20. The data alignment circuit of claim 13 wherein the number of bits in the shift control word having a predetermined logic state represents a number of bit positions by which the binary word input is to be shifted by the shift circuit to produce the aligned binary word output.

21. The data alignment circuit of claim 13 wherein the aligned binary word output comprises a normalization of the binary word input such that a most significant bit of the aligned binary word output has a predetermined logic state.

22. The data alignment circuit of claim 13 wherein the shift circuit comprises a barrel shifter.

23. The data alignment circuit of claim 13 wherein the shift circuit comprises a plurality of shift control inputs having an order of significance, and wherein the bits of the shift control word are directly coupled to the plurality of shift control inputs in an order of reverse significance without any intermediate decoding.

24. A data alignment circuit comprising: a binary word input; a thermometer-coded address for each bit of the binary word input; means for modifying each thermometer-coded address as a function of a logic state of the respective bit of the binary word input to produce respective modified addresses; means for generating a shift control word based on bit positions at which the modified addresses have a predetermined logic state; and means for shifting bits in the binary word input as a function of the shift control word to produce an aligned binary word output.

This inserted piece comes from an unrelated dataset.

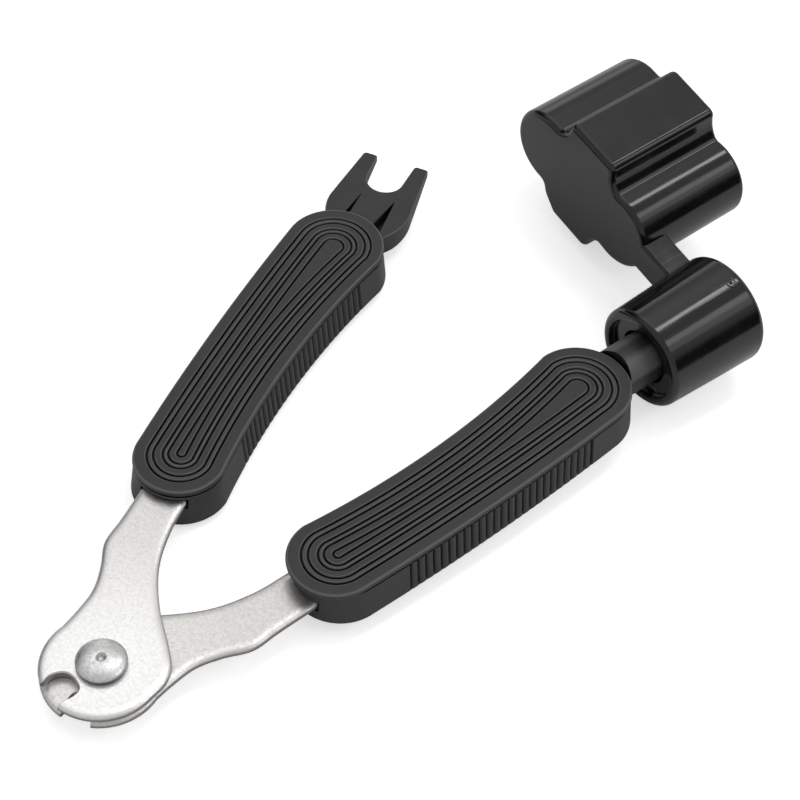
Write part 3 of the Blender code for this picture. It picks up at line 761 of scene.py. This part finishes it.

25. A method of generating a leading zero count, the method comprising: receiving a binary word; and generating a count of leading zeros in the binary word with a substantially constant delay regardless of a number of bits in the binary word, except for changes in loading delay caused by changes in the number of bits in the binary word.

26. The method of claim 24, wherein the count comprises a binary word having a number of logic ones corresponding to the count.